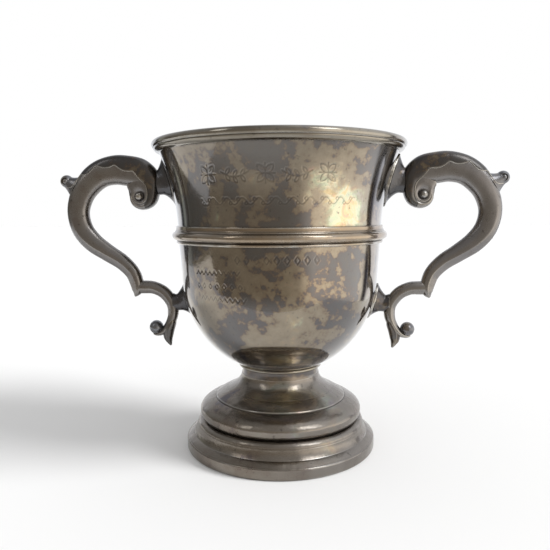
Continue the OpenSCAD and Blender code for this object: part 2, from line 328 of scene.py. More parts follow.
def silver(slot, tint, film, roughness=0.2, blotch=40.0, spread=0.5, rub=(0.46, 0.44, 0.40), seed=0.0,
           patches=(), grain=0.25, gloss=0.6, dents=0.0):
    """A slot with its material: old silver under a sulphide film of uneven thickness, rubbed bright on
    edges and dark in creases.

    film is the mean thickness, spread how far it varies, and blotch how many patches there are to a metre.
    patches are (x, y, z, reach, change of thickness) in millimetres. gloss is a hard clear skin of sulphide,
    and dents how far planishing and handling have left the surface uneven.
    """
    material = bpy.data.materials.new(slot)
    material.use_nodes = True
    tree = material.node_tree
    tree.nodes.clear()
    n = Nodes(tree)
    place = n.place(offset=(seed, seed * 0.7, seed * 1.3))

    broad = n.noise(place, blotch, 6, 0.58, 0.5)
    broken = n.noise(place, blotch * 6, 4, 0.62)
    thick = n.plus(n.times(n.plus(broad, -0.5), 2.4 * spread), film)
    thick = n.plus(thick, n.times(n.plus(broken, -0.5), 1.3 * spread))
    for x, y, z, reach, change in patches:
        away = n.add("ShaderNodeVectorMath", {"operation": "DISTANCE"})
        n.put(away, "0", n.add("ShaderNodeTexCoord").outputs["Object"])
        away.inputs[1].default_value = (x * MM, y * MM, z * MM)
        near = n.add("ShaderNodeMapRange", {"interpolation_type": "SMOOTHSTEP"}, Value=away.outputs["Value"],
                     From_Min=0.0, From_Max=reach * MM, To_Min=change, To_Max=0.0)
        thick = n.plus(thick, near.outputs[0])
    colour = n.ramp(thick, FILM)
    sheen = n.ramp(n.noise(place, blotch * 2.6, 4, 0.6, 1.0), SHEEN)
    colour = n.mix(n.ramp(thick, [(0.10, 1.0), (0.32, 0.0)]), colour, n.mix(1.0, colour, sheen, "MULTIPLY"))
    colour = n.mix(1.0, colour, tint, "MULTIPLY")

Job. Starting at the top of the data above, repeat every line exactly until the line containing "place = n.place(offset=(seed, seed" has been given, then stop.

Result.
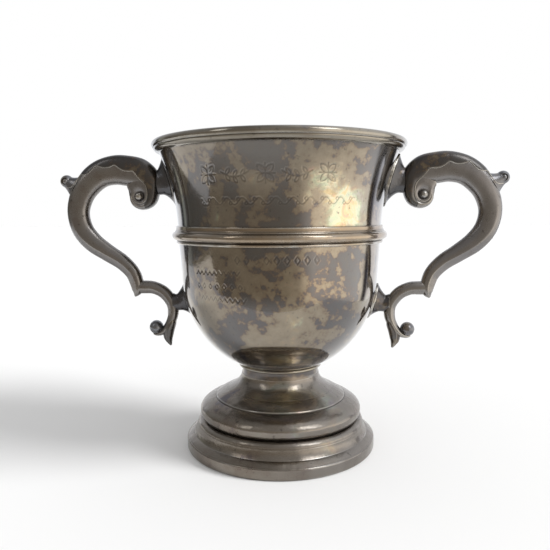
Continue the OpenSCAD and Blender code for this object: part 2, from line 328 of scene.py. More parts follow.
def silver(slot, tint, film, roughness=0.2, blotch=40.0, spread=0.5, rub=(0.46, 0.44, 0.40), seed=0.0,
           patches=(), grain=0.25, gloss=0.6, dents=0.0):
    """A slot with its material: old silver under a sulphide film of uneven thickness, rubbed bright on
    edges and dark in creases.

    film is the mean thickness, spread how far it varies, and blotch how many patches there are to a metre.
    patches are (x, y, z, reach, change of thickness) in millimetres. gloss is a hard clear skin of sulphide,
    and dents how far planishing and handling have left the surface uneven.
    """
    material = bpy.data.materials.new(slot)
    material.use_nodes = True
    tree = material.node_tree
    tree.nodes.clear()
    n = Nodes(tree)
    place = n.place(offset=(seed, seed * 0.7, seed * 1.3))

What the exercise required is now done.